* **Data entries**:
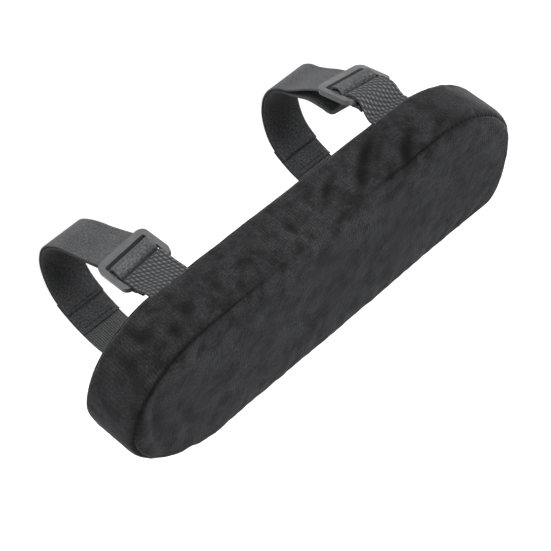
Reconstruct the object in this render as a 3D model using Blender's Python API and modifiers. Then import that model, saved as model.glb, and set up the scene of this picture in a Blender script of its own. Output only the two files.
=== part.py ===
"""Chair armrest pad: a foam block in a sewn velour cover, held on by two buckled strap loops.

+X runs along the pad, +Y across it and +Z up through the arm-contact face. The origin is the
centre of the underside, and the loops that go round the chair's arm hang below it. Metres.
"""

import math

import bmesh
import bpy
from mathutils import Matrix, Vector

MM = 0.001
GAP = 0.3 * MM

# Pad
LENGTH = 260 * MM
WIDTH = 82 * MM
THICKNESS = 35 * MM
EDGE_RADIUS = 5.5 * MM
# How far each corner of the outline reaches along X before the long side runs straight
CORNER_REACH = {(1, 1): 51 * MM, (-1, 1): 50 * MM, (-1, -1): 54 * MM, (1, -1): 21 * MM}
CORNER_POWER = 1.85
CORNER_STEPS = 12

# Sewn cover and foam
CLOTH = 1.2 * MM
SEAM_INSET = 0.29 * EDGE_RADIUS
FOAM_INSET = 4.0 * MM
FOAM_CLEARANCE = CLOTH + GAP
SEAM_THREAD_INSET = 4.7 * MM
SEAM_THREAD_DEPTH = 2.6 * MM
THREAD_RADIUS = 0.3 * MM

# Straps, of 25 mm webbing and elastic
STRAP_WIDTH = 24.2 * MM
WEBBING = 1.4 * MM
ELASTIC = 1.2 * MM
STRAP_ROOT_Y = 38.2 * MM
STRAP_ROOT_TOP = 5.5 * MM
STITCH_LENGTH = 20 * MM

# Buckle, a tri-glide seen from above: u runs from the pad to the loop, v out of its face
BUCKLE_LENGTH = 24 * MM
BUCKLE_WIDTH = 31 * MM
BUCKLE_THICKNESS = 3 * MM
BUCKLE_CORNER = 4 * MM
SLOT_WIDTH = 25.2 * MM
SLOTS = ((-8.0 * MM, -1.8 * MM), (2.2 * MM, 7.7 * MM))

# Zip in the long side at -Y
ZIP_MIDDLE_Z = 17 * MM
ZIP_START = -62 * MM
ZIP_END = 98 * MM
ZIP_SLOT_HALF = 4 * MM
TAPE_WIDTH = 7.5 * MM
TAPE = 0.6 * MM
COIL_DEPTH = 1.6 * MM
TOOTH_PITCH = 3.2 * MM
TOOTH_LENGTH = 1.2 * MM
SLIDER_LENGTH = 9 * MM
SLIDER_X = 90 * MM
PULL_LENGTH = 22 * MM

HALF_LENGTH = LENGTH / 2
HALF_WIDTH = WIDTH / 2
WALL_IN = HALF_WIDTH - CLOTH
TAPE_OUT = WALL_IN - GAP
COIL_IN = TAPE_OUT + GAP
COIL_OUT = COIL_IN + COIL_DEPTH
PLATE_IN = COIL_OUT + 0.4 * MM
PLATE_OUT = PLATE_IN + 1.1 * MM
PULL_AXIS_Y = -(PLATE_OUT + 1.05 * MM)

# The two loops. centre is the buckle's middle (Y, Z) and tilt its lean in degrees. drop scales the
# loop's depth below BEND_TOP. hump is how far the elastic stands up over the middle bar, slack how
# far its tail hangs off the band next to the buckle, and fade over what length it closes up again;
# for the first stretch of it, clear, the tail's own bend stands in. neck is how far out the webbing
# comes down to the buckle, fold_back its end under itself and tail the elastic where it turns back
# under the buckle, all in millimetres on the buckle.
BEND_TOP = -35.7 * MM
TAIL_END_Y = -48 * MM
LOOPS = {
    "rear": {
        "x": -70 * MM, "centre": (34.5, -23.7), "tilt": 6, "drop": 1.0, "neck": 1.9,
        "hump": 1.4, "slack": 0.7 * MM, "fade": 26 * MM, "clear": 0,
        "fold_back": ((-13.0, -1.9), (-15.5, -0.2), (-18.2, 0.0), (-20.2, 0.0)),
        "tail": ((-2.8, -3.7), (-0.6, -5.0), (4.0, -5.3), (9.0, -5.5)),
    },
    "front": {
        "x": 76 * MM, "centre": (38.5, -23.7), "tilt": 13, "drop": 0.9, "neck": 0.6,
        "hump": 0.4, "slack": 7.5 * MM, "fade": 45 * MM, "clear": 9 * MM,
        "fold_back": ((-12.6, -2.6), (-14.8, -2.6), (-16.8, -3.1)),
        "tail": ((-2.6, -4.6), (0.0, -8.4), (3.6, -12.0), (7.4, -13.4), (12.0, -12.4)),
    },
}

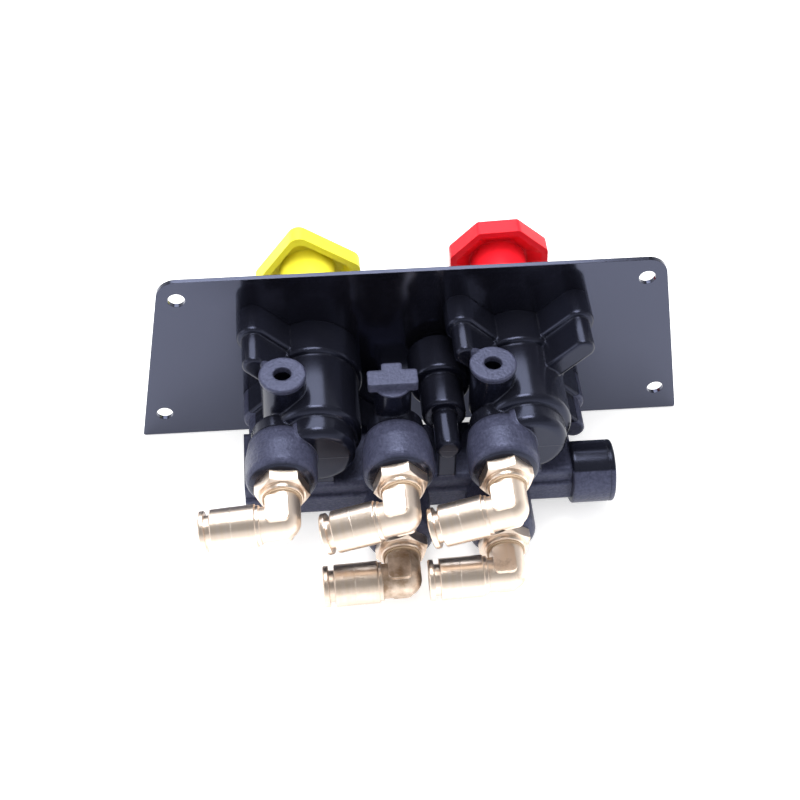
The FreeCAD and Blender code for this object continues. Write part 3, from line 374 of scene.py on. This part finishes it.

* **Objective**:
Begin at the top of the records above and quote each line exactly, ending with the line that contains "GAP = 0.3 * MM".

* **Correct result**:
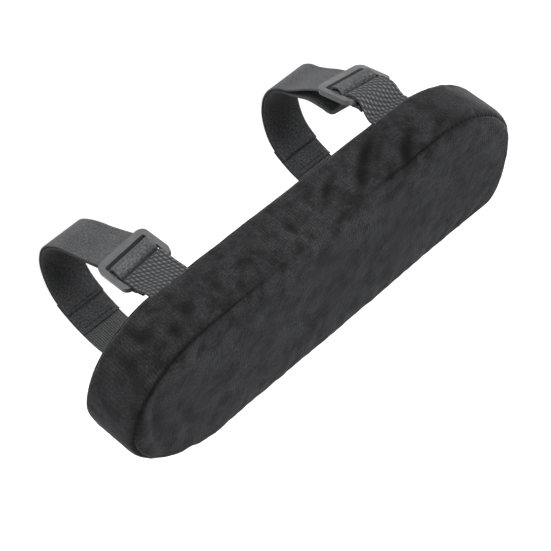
Reconstruct the object in this render as a 3D model using Blender's Python API and modifiers. Then import that model, saved as model.glb, and set up the scene of this picture in a Blender script of its own. Output only the two files.
=== part.py ===
"""Chair armrest pad: a foam block in a sewn velour cover, held on by two buckled strap loops.

+X runs along the pad, +Y across it and +Z up through the arm-contact face. The origin is the
centre of the underside, and the loops that go round the chair's arm hang below it. Metres.
"""

import math

import bmesh
import bpy
from mathutils import Matrix, Vector

MM = 0.001
GAP = 0.3 * MM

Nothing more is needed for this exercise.